Every year, thousands of young people step out of the familiar world of school and enter the vast, unpredictable world of higher education. Some walk in with confidence, some with curiosity, and many with quiet fear hidden behind their smiles. As educators, parents, and mentors, we stand at this important doorway with them. And yet, the question keeps returning to us: Are our children truly ready?
This question was at the heart of a recent panel discussion that I was part of, organized by the decades-old SDNB Vaishnav College for Women in Chennai on the theme, “Redefining Readiness: From Higher Secondary to Higher Education.”
It brought together school principals, educators, psychologists, and industry experts — each holding a different piece of this big, beautiful, complicated puzzle called “student readiness.”
As moderator when I listened to these voices, one thing became clear: Readiness is not a single dimension. It is a journey. A preparation of the mind, the heart, and the spirit.
More than marks: The academic shift
For years, we have measured a student’s future by their marks. Board exam results have become badges of honor, or at times, silent burdens. But the transition to college tells a different story.
College educators shared how students who topped their exams often struggle in their first year — not due to lack of intelligence, but because the rules suddenly change. Memorizing lessons is no longer enough. College demands critical thinking, research, exploration, and independence.
School principals agreed that the foundation must shift from textbook learning to curiosity-driven learning. The goal is no longer just to “complete the syllabus,” but to cultivate the courage to ask questions, challenge ideas, and think creatively.
The emotional journey: A silent transition
But academics are only one part of readiness. The deeper challenge often lies in a place we rarely measure: the heart.
Psychologists on the panel offered a powerful insight: Students entering college face anxiety, loneliness, identity confusion, and pressure to “become something” even before they understand who they are. Until yesterday, they were protected by school routines, teachers who closely guided them, and parents who held them. Suddenly, they are expected to be adults overnight.
One psychologist said something that stayed with me long after the discussion ended: “Emotional readiness is not a skill. It is a culture we build around our children.”
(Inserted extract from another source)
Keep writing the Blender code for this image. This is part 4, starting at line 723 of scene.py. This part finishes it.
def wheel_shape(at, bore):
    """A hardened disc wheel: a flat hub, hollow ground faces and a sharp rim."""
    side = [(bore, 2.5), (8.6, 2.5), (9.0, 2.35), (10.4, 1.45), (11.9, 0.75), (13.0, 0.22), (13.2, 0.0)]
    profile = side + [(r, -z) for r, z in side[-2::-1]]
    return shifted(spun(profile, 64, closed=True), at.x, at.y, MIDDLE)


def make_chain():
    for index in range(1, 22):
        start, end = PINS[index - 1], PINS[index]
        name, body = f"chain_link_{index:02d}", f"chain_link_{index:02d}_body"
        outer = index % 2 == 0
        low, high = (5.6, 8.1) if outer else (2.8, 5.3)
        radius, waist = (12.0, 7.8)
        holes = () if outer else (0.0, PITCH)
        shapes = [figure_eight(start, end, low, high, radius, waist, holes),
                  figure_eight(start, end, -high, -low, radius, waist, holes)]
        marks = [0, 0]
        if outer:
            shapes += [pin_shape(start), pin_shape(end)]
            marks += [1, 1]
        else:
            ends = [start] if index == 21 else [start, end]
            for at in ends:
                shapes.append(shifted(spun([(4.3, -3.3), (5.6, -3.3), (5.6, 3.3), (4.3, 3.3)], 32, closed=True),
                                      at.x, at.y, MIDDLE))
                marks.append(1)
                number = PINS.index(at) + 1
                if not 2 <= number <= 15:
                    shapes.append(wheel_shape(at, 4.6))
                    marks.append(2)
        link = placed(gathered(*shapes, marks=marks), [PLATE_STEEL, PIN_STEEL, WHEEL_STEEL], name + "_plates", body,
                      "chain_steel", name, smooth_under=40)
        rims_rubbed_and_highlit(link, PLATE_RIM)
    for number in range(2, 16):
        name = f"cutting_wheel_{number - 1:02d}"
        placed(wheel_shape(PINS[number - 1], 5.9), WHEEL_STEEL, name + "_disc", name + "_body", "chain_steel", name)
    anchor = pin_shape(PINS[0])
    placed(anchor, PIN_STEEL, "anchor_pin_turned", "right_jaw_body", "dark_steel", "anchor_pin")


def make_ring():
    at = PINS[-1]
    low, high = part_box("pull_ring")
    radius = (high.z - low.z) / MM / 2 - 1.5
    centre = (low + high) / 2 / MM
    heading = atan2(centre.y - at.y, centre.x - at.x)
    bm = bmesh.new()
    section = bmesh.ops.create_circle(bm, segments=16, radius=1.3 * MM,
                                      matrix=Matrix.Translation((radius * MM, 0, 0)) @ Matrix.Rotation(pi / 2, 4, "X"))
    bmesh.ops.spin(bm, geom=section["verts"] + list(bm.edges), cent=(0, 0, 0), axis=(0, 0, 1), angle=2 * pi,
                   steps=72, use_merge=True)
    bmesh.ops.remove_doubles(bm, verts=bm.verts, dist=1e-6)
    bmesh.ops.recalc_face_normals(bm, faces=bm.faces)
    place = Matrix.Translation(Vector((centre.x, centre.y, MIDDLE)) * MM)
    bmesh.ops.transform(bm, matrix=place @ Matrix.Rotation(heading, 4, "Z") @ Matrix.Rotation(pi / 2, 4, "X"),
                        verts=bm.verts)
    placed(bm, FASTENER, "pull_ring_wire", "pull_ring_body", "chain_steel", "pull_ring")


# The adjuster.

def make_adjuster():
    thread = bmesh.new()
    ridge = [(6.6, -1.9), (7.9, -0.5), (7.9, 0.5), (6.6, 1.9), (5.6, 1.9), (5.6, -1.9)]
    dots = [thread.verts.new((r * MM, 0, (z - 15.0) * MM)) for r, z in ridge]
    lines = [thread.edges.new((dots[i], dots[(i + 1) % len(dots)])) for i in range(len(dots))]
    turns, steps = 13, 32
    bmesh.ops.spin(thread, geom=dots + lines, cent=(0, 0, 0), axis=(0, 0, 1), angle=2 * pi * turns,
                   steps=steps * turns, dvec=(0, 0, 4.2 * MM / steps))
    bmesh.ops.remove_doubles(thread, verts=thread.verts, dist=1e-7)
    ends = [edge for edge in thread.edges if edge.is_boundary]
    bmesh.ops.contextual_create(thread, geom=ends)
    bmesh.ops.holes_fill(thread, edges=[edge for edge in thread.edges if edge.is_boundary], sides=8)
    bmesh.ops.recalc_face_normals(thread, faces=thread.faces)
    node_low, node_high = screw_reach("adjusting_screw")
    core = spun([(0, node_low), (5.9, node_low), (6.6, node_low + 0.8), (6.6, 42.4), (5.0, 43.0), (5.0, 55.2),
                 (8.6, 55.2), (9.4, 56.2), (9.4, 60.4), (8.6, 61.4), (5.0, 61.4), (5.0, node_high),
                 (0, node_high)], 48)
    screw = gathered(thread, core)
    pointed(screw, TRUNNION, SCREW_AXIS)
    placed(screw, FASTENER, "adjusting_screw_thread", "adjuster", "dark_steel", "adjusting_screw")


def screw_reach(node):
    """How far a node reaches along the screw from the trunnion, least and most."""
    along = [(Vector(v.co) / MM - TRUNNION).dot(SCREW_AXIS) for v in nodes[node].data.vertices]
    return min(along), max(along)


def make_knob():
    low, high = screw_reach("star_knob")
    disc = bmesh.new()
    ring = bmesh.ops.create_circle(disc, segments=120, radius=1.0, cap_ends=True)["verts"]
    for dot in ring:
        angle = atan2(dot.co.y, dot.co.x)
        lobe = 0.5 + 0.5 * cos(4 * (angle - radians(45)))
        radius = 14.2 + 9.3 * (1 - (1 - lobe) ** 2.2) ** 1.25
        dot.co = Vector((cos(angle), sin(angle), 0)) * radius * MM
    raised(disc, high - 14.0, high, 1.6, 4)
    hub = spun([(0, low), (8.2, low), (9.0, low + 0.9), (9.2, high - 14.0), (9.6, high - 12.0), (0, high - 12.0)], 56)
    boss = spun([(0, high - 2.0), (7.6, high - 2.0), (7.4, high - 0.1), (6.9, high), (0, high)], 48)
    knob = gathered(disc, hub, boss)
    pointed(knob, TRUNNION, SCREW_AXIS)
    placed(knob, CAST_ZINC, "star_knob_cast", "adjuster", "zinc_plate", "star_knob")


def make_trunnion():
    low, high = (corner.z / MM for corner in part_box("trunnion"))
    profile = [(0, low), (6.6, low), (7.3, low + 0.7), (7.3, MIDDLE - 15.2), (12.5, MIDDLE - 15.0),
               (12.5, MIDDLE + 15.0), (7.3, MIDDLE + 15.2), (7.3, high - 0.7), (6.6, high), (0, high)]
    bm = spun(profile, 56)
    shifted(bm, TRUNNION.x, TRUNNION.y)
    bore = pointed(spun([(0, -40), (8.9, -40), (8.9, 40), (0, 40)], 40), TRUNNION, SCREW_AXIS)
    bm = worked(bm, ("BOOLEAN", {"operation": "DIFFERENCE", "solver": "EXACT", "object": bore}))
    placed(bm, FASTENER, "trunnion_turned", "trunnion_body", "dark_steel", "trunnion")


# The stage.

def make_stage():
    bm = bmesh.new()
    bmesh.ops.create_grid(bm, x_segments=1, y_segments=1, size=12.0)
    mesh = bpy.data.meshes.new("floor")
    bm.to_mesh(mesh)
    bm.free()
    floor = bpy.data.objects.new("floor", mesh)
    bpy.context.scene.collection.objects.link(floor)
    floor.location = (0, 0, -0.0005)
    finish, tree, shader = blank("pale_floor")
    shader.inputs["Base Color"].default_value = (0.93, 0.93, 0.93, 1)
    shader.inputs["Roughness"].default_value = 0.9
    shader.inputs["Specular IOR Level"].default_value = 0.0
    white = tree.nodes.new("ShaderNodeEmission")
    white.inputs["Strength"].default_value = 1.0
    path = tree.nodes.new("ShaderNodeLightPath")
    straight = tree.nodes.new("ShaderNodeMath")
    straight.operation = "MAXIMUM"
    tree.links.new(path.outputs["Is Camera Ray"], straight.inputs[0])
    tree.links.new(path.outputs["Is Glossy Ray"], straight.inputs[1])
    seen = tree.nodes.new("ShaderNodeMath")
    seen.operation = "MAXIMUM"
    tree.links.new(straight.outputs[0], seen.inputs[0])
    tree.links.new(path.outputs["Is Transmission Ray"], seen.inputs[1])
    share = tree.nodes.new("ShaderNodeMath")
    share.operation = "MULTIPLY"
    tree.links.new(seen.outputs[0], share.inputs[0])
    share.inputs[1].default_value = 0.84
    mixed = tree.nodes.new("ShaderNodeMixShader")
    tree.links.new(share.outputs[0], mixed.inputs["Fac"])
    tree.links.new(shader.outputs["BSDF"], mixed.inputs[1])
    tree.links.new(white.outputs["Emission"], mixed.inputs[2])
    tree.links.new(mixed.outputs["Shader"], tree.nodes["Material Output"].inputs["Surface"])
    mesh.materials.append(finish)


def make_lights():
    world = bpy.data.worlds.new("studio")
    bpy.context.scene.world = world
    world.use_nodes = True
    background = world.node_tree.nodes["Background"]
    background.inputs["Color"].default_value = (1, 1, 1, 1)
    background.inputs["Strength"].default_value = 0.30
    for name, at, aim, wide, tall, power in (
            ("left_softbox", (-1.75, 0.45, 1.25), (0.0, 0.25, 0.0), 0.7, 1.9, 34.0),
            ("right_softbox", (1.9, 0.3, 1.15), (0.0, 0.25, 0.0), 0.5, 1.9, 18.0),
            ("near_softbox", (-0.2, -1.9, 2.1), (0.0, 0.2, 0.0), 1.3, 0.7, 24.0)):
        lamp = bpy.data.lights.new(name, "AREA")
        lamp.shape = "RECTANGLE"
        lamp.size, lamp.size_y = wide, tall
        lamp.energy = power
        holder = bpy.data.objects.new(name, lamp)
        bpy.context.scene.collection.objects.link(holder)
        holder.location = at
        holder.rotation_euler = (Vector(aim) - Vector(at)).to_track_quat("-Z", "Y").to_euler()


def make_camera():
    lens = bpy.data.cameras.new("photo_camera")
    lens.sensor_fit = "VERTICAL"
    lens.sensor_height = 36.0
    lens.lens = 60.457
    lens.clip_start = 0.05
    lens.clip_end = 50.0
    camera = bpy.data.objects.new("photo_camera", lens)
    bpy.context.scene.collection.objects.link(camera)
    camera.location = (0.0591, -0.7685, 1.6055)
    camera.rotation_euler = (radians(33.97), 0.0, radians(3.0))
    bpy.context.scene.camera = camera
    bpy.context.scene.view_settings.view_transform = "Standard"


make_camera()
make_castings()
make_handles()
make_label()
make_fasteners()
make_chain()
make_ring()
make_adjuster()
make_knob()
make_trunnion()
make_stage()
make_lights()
Schools and families both play a role — by listening more, judging less, and allowing children to fail safely. Counseling and wellness programs are not luxuries anymore; they are necessities.
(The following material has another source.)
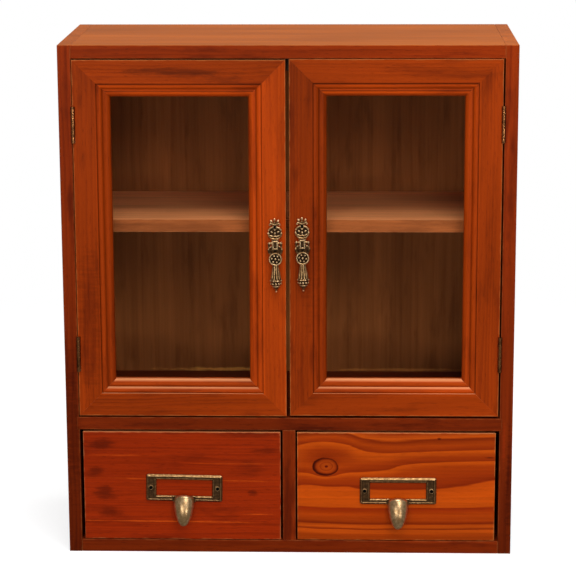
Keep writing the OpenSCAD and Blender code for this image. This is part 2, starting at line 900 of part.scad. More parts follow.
glass_beads(RIGHT);  // right_door_glass_beads
door_leaf(RIGHT, 1);  // right_upper_hinge_door_leaf
door_leaf(RIGHT, 0);  // right_lower_hinge_door_leaf
door_screws(RIGHT);  // right_door_screws
strike_plate(RIGHT);  // right_strike_plate
pull_backplate(RIGHT);  // right_pull_backplate
pull_nails(RIGHT);  // right_pull_nails
pull_pendant(RIGHT);  // right_pull_pendant
drawer_front(LEFT);  // left_drawer_front
drawer_side(LEFT, LEFT);  // left_drawer_outer_side
drawer_side(LEFT, RIGHT);  // left_drawer_inner_side
drawer_back(LEFT);  // left_drawer_back
drawer_bottom(LEFT);  // left_drawer_bottom
drawer_nails(LEFT);  // left_drawer_nails
label_pull(LEFT);  // left_label_pull
label_pins(LEFT);  // left_label_pins
drawer_front(RIGHT);  // right_drawer_front
drawer_side(RIGHT, LEFT);  // right_drawer_outer_side
drawer_side(RIGHT, RIGHT);  // right_drawer_inner_side
drawer_back(RIGHT);  // right_drawer_back
drawer_bottom(RIGHT);  // right_drawer_bottom
drawer_nails(RIGHT);  // right_drawer_nails
label_pull(RIGHT);  // right_label_pull
label_pins(RIGHT);  // right_label_pins
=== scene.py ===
import json
import math
import random

import bmesh
import bpy
import numpy as np
from mathutils import Euler, Matrix, Vector


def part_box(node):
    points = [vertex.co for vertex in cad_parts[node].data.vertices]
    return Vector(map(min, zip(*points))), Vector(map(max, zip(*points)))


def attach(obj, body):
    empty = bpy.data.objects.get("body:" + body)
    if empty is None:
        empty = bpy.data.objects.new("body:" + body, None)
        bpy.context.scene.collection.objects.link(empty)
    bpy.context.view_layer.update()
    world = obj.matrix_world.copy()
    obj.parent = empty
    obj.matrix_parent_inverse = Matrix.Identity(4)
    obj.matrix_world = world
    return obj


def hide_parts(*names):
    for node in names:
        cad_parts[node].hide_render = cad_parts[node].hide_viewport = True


# A tabletop cabinet of stained wood, with glazed doors over two drawers and antique brass pulls.
# The front faces -Y. Places come from the frame, in metres; sizes of fittings are in millimetres.
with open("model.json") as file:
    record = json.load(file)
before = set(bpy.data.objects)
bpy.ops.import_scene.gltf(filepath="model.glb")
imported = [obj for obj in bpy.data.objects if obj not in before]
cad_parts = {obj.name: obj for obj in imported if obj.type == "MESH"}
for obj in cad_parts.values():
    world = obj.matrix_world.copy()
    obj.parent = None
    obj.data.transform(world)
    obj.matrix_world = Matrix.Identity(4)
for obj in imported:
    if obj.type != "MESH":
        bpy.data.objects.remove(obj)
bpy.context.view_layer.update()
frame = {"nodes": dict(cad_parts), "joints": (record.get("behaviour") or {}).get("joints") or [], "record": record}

MM = 0.001
SIDES = ("left", "right")
BODY = {node: body for body, nodes in frame["record"]["behaviour"]["bodies"].items() for node in nodes}
FRONT_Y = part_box("left_side")[0].y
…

Skills for tomorrow: Beyond academics
Industry experts added another powerful lens: the future.
Our students are entering a world where job roles change faster than textbooks. Creativity, problem solving, critical thinking, resilience, digital literacy, soft skills, and adaptability — these are becoming as important as academic knowledge.
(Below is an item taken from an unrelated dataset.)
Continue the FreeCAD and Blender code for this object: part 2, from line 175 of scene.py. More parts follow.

One expert put it beautifully: “A student who can solve problems, handle change, and manage emotions will always be more ready than a student who only knows formulas.”
Readiness, therefore, must include these life skills:
Teamwork/Interpersonal Skills: The ability to work with people.
Time Management: The discipline to manage time.
Communication Skills: The confidence to speak.
Perseverance: The courage to try.
Curiosity/Upskilling: The willingness to learn continuously.
A collective responsibility
What touched me most during the conversation was the realization that readiness cannot be built by one group alone.
- Schools cannot prepare students alone.
- Colleges cannot fix everything in the first semester.
- Parents cannot carry the entire emotional load.
- Industry cannot wait for perfectly polished graduates.
True readiness happens when all of us work together.
When we move from competition to collaboration. When we stop asking, “Is the student ready?” and start asking, “What can we do to help them be ready?”
A vision aligned with India’s educational future
The National Education Policy (NEP 2020) encourages exactly this: a holistic, flexible, multidisciplinary education system where learning is not confined to exams, and readiness is not measured in percentages.
And perhaps that is the promise we must carry forward — to build an education system that prepares young people not just for college, but for life.
A closing reflection
As the discussion ended, I looked at the panelists, the educators, and the students in the hall. And I felt a gentle truth rising within me:
Readiness is not a destination. It is a journey. A journey we must walk together — with patience, empathy, and vision. For when our students step into the world, they carry not just their marks, but also our collective hopes, guidance, and belief in them.
And that is what truly prepares students for the path ahead.